====== DATA

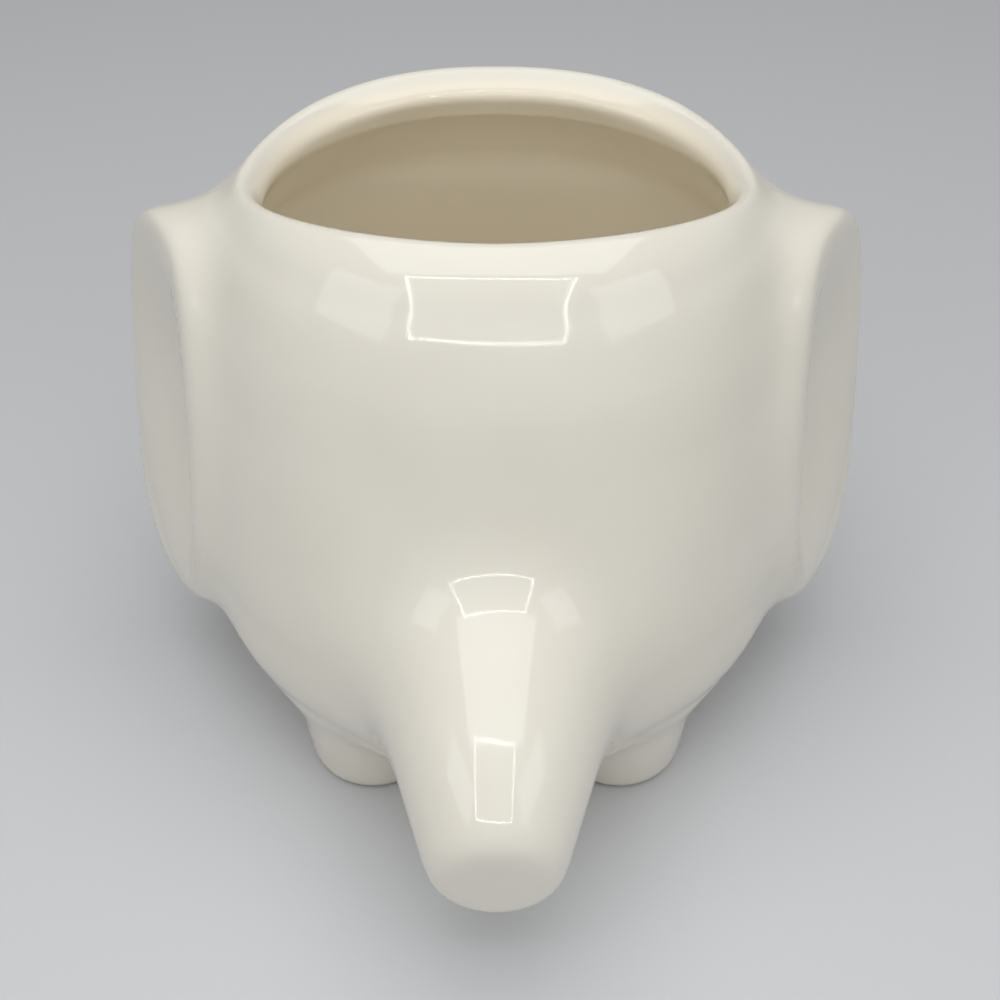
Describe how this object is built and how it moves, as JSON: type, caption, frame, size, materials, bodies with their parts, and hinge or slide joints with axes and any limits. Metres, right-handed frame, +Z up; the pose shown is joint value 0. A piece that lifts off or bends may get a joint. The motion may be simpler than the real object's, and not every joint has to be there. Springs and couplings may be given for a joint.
{
  "type": "animal shaped planter",
  "caption": "Small glazed ceramic planter in the form of a standing elephant: round hollow body with an oval opening in the back, dished ears, stubby trunk, short legs and a small tail.",
  "frame": {"origin": "on the table, under the middle of the whole outline with trunk and tail", "axes": "+Z up, -Y the way the face and the trunk look, +X the animal's left side"},
  "size_m": [0.131, 0.1374, 0.1036],
  "materials": {
    "cream_glaze": "glossy",
    "foot_glaze": "glossy, bare clay under the feet"
  },
  "bodies": {
    "root": {"pot_body": "cream_glaze", "trunk": "cream_glaze", "left_ear": "cream_glaze", "right_ear": "cream_glaze", "tail": "cream_glaze", "front_left_leg": "foot_glaze", "front_right_leg": "foot_glaze", "rear_left_leg": "foot_glaze", "rear_right_leg": "foot_glaze"}
  },
  "joints": []
}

============

> [WRITTEN EXERCISE]: Write the material out again in its entirety, exactly as shown.

> [FINISHED EXERCISE]:
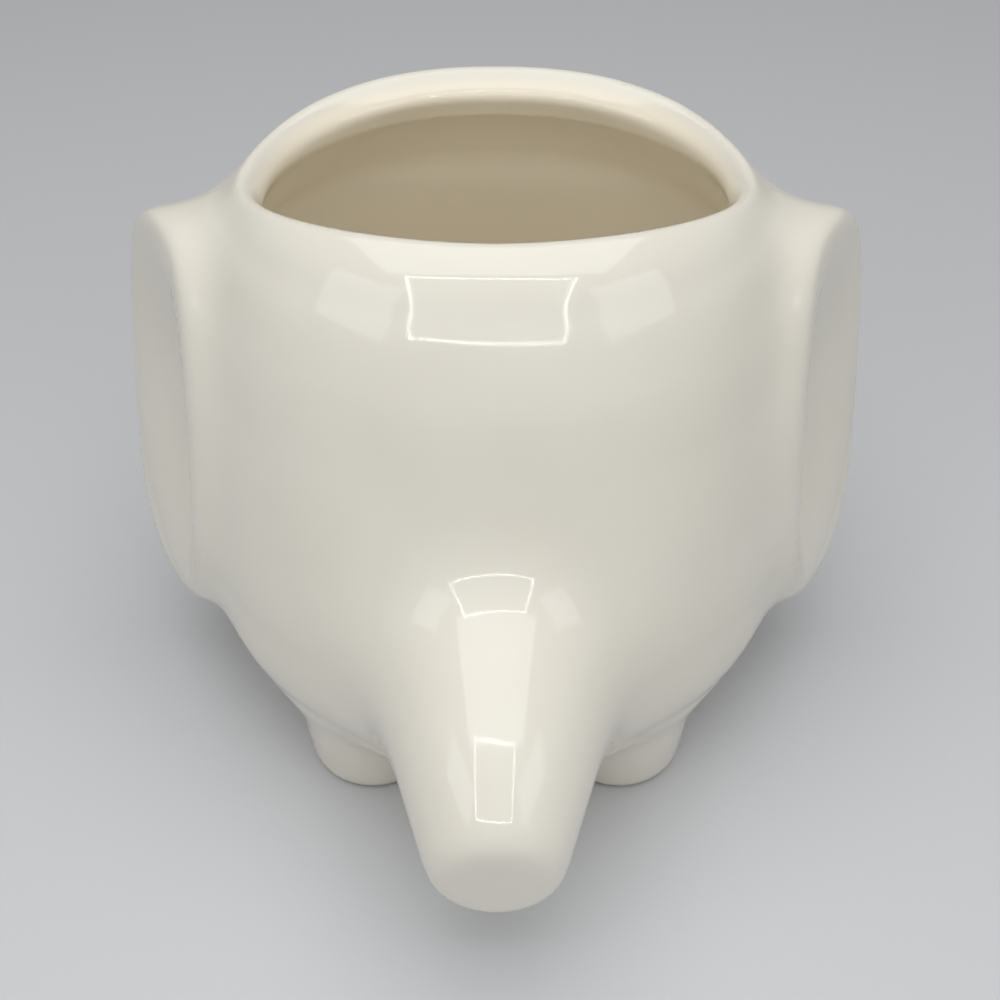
Describe how this object is built and how it moves, as JSON: type, caption, frame, size, materials, bodies with their parts, and hinge or slide joints with axes and any limits. Metres, right-handed frame, +Z up; the pose shown is joint value 0. A piece that lifts off or bends may get a joint. The motion may be simpler than the real object's, and not every joint has to be there. Springs and couplings may be given for a joint.
{
  "type": "animal shaped planter",
  "caption": "Small glazed ceramic planter in the form of a standing elephant: round hollow body with an oval opening in the back, dished ears, stubby trunk, short legs and a small tail.",
  "frame": {"origin": "on the table, under the middle of the whole outline with trunk and tail", "axes": "+Z up, -Y the way the face and the trunk look, +X the animal's left side"},
  "size_m": [0.131, 0.1374, 0.1036],
  "materials": {
    "cream_glaze": "glossy",
    "foot_glaze": "glossy, bare clay under the feet"
  },
  "bodies": {
    "root": {"pot_body": "cream_glaze", "trunk": "cream_glaze", "left_ear": "cream_glaze", "right_ear": "cream_glaze", "tail": "cream_glaze", "front_left_leg": "foot_glaze", "front_right_leg": "foot_glaze", "rear_left_leg": "foot_glaze", "rear_right_leg": "foot_glaze"}
  },
  "joints": []
}